Riunione di sport… condominiale Non molti fanno salti di gioia quando è il turno della riunione condominiale. La si associa più a «seccatura» che a «benessere». A Bologna, invece, si sono inventati incontri di condominio dove si entra col sorriso e si esce magari un po’ affaticati, ma soddisfatti. Qual è il trucco? Nessun espediente: solo un mix di lavoro di squadra, iniziativa, inventiva. All’insegna dello sport per tutti. Negli spazi comuni di alcuni condomini di Bologna (ma anche di Ferrara e Imola), allenatori ed esperti del Csi e dell’Usl hanno coinvolto i residenti in percorsi di sport pratici e teorici, specifici e adatti a tutte le età.
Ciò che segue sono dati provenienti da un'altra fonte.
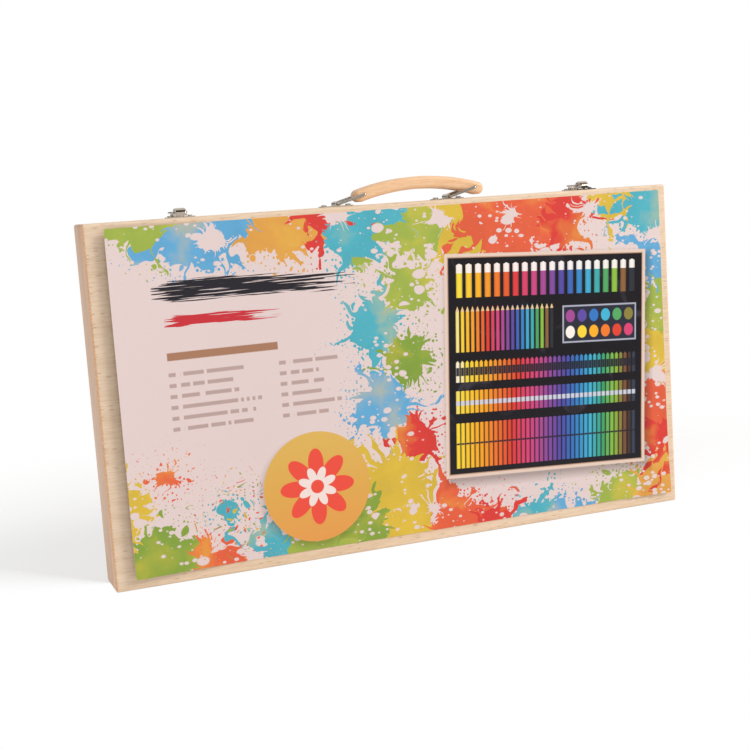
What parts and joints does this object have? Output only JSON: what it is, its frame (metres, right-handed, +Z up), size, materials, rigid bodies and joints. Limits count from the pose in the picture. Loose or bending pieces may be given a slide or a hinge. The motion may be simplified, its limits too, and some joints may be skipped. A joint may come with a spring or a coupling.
{
  "type": "art set case",
  "caption": "Slim wooden art set case, hinged along one long edge, with an arched carrying handle, two draw latches and trays of crayons, pens, pencils and paints inside.",
  "frame": {"origin": "under the middle of the whole closed case, on the face it stands on", "axes": "+Z up from the hinge edge to the handle edge, X along the hinge, +Y from the card towards the back panel"},
  "size_m": [0.5, 0.0456, 0.2999],
  "materials": {
    "frame_wood": "planed and sanded, clear matt lacquer",
    "panel_ply": "thin plywood with a light flecked face, sanded",
    "tray_black": "vacuum-formed sheet",
    "nickel": "bright nickel plate on pressed steel",
    "steel_wire": "drawn wire, bright",
    "grip_beech": "turned and sanded, clear lacquer",
    "printed_card": "printed board with a satin varnish",
    "wax": "wax with a paper sleeve, many colours",
    "oil_pastel": "pastel with a paper sleeve, many colours",
    "marker_barrel": "moulded, many colours",
    "white_cap": "moulded",
    "pen_barrel": "moulded, many colours",
    "pen_cap": "moulded, many colours",
    "lacquered_pencil": "lacquered, many colours",
    "brush": "lacquered handle, metal ferrule, hair",
    "ruler_plastic": "moulded, translucent",
    "white_plastic": "moulded",
    "paint": "pressed watercolour, many colours",
    "dark_plastic": "moulded",
    "eraser": "vinyl with a paper sleeve"
  },
  "bodies": {
    "base": {"base_top_rail": "frame_wood", "base_bottom_rail": "frame_wood", "base_left_rail": "frame_wood", "base_right_rail": "frame_wood", "base_panel": "panel_ply", "base_tray": "tray_black", "hinge_left_base_leaf": "nickel", "hinge_right_base_leaf": "nickel", "hinge_left_pin": "nickel", "hinge_right_pin": "nickel", "hinge_base_screws": "nickel", "latch_left_catch": "nickel", "latch_right_catch": "nickel", "latch_catch_screws": "nickel", "wax_crayons": "wax", "oil_pastels": "oil_pastel", "maxi_markers": "marker_barrel", "maxi_marker_caps": "white_cap", "glue_stick": "white_plastic", "glue_stick_cap": "dark_plastic", "eraser": "eraser"},
    "lid": {"lid_top_rail": "frame_wood", "lid_bottom_rail": "frame_wood", "lid_left_rail": "frame_wood", "lid_right_rail": "frame_wood", "lid_panel": "panel_ply", "lid_tray": "tray_black", "printed_card": "printed_card", "hinge_left_lid_leaf": "nickel", "hinge_right_lid_leaf": "nickel", "hinge_lid_screws": "nickel", "handle_left_bracket": "nickel", "handle_right_bracket": "nickel", "handle_screws": "nickel", "latch_left_plate": "nickel", "latch_right_plate": "nickel", "latch_left_pin": "nickel", "latch_right_pin": "nickel", "latch_plate_screws": "nickel", "colour_pencils": "lacquered_pencil", "fibre_pens": "pen_barrel", "fibre_pen_caps": "pen_cap", "graphite_pencil": "lacquered_pencil", "brush": "brush", "ruler": "ruler_plastic", "paint_box": "white_plastic", "paint_pans": "paint", "sharpener": "dark_plastic", "paper_clips": "steel_wire"},
    "handle_link_left": {"handle_left_link": "steel_wire"},
    "handle_link_right": {"handle_right_link": "steel_wire"},
    "handle": {"handle_grip": "grip_beech"},
    "latch_lever_left": {"latch_left_lever": "nickel"},
    "latch_lever_right": {"latch_right_lever": "nickel"},
    "latch_loop_left": {"latch_left_loop": "steel_wire"},
    "latch_loop_right": {"latch_right_loop": "steel_wire"}
  },
  "joints": [
    {"name": "lid_hinge", "type": "hinge", "parent": "base", "child": "lid", "pos_m": [0, 0.0028, 0.0024], "axis": [1, 0, 0], "range_deg": [0, 105]},
    {"name": "handle_fold", "type": "hinge", "parent": "lid", "child": "handle_link_left", "pos_m": [-0.0482, -0.0072, 0.28215], "axis": [0, -1, 0], "range_deg": [0, 149]},
    {"name": "handle_fold_right", "type": "hinge", "parent": "lid", "child": "handle_link_right", "pos_m": [0.0482, -0.0072, 0.28215], "axis": [0, -1, 0], "range_deg": [0, 149]},
    {"name": "handle_grip_turn", "type": "hinge", "parent": "handle_link_left", "child": "handle", "pos_m": [-0.02553, -0.0072, 0.28835], "axis": [0, -1, 0], "range_deg": [-149, 0]},
    {"name": "latch_left_lever_turn", "type": "hinge", "parent": "lid", "child": "latch_lever_left", "pos_m": [-0.174, -0.0052, 0.2832], "axis": [-1, 0, 0], "range_deg": [0, 135]},
    {"name": "latch_left_loop_turn", "type": "hinge", "parent": "latch_lever_left", "child": "latch_loop_left", "pos_m": [-0.174, -0.00746, 0.284], "axis": [-1, 0, 0], "range_deg": [-135, 0]},
    {"name": "latch_right_lever_turn", "type": "hinge", "parent": "lid", "child": "latch_lever_right", "pos_m": [0.174, -0.0052, 0.2832], "axis": [-1, 0, 0], "range_deg": [0, 135]},
    {"name": "latch_right_loop_turn", "type": "hinge", "parent": "latch_lever_right", "child": "latch_loop_right", "pos_m": [0.174, -0.00746, 0.284], "axis": [-1, 0, 0], "range_deg": [-135, 0]}
  ],
  "couplings": [
    {"joint": "handle_fold_right", "follows": "handle_fold", "ratio": 1},
    {"joint": "handle_grip_turn", "follows": "handle_fold", "ratio": -1},
    {"joint": "latch_left_loop_turn", "follows": "latch_left_lever_turn", "ratio": -1},
    {"joint": "latch_right_loop_turn", "follows": "latch_right_lever_turn", "ratio": -1}
  ]
}
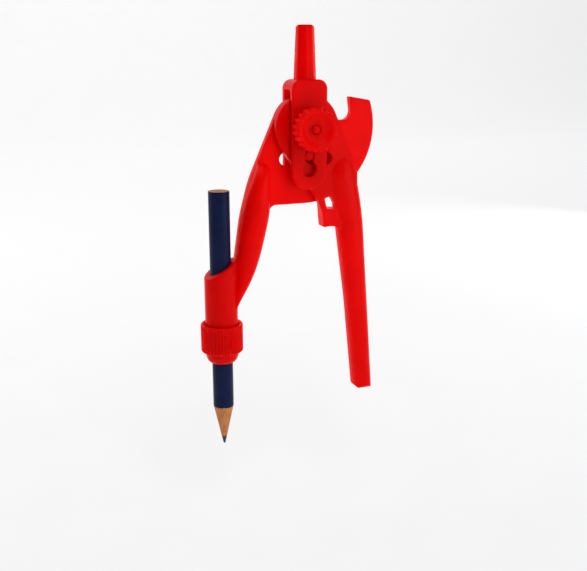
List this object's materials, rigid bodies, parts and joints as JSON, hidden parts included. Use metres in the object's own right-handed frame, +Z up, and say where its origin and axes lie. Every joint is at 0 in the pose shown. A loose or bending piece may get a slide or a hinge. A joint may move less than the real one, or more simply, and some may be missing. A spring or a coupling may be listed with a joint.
{
  "type": "drawing compass",
  "caption": "School drawing compass: fluted handle, scalloped clamping knob, scale sector, plain foot leg and a ribbed collet that holds a short round pencil.",
  "frame": {"origin": "middle of the handle's fluted grip, where the fingers turn the compass", "axes": "+Z up the handle, -Y towards the clamping knob, +X towards the foot leg, with the pencil leg at -X"},
  "size_m": [0.0634, 0.0184, 0.1405],
  "materials": {
    "red_plastic": "moulded gloss",
    "cedar": "bare sharpened wood",
    "graphite": "graphite",
    "navy_lacquer": "gloss paint"
  },
  "bodies": {
    "head": {"handle_yoke": "red_plastic", "pivot_bolt": "red_plastic"},
    "pencil_arm": {"pencil_leg": "red_plastic"},
    "foot_arm": {"foot_leg": "red_plastic"},
    "pin": {"centring_pin": "red_plastic"},
    "knob": {"clamp_knob": "red_plastic"},
    "ring": {"clamp_ring": "red_plastic"},
    "pencil": {"pencil_slat_front": "cedar", "pencil_slat_rear": "cedar", "pencil_lead": "graphite", "pencil_lacquer": "navy_lacquer"}
  },
  "joints": [
    {"name": "pencil_leg_open", "type": "hinge", "parent": "head", "child": "pencil_arm", "pos_m": [0, 0, -0.024], "axis": [0, 1, 0], "range_deg": [-11, 35]},
    {"name": "foot_leg_open", "type": "hinge", "parent": "head", "child": "foot_arm", "pos_m": [0, 0, -0.024], "axis": [0, -1, 0], "range_deg": [-11, 35]},
    {"name": "pin_rise", "type": "slide", "parent": "head", "child": "pin", "axis": [0, 0, 1], "range_m": [-0.0012, 0.0036]},
    {"name": "knob_turn", "type": "hinge", "parent": "head", "child": "knob", "pos_m": [0, 0, -0.024], "axis": [0, -1, 0], "range_deg": [0, 180]},
    {"name": "ring_turn", "type": "hinge", "parent": "pencil_arm", "child": "ring", "pos_m": [-0.03, 0, -0.093], "axis": [0, 0, 1], "range_deg": [0, 180]},
    {"name": "pencil_slide", "type": "slide", "parent": "pencil_arm", "child": "pencil", "axis": [0, 0, 1], "range_m": [-0.02, 0.012]}
  ],
  "couplings": [
    {"joint": "foot_leg_open", "follows": "pencil_leg_open", "ratio": 1},
    {"joint": "pin_rise", "follows": "pencil_leg_open", "m_per_rad": 0.0057296}
  ]
}
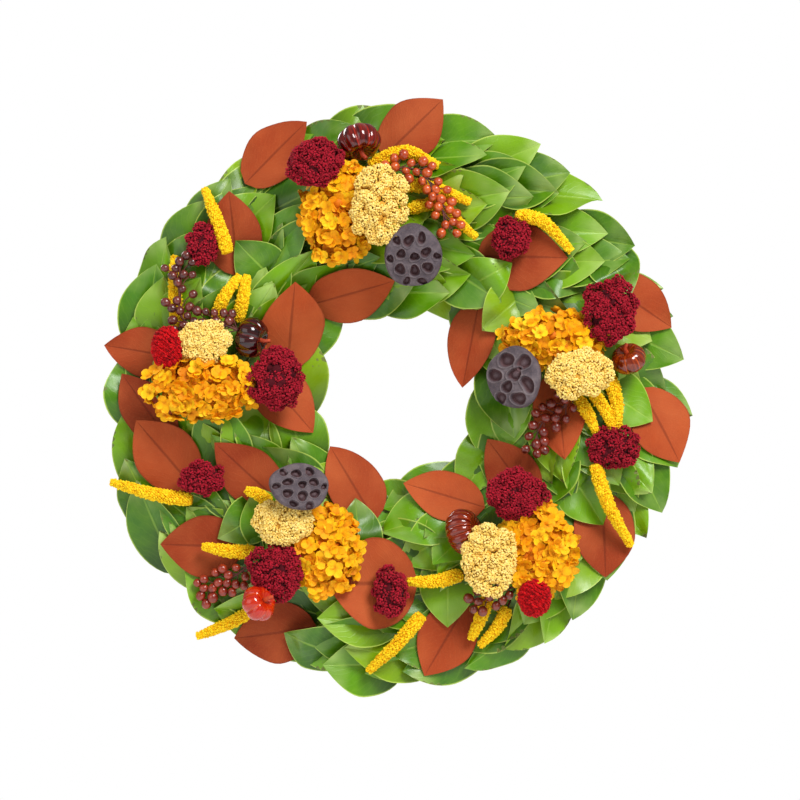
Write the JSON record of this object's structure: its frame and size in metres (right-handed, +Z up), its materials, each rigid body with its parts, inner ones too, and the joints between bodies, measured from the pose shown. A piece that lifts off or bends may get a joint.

Da dove nasce questa idea? Risponde Elena Boni, vice presidente del Csi felsineo: «La frenetica vita in città impone di stare fuori tutto il giorno. Si rincasa la sera stanchi e senza la voglia di uscire ancora. Risultato: ci si affloscia sul divano, isolandosi dagli altri. Allora ci siamo detti: se le persone non hanno le energie per venire da noi, perché non andiamo noi da loro?». Detto fatto: rispondendo a un bando regionale, il Csi si organizza. Entra in contatto con alcuni «facilitatori» all’interno dei condomini, che condividono il desiderio dell’ente di «rianimare» la vita dell’immobile (sostantivo in questo caso davvero azzeccato…) attraverso lo sport, e pian piano si fanno i passi necessari per rendere nuovamente «comuni» gli spazi altrimenti solo «di servizio». Il tutto con l’ausilio di laureati in scienze motorie, ma senza alcun onere per i residenti. In alcune realtà è stata fondata una vera e propria società sportiva di condominio, utile per organizzare le attività, ma l’obiettivo è più semplice ed è riassunto nello slogan «Datti una mossa!». Poi, un’attività tira l’altra. Così, provare una disciplina può diventare, specie per i più giovani, l’aggancio per prendere contatto con la società sportiva che la propone. «Il bello di questa iniziativa è che è facile replicarla anche altrove» conclude Boni. La sfida è lanciata, basta… «darsi una mossa!».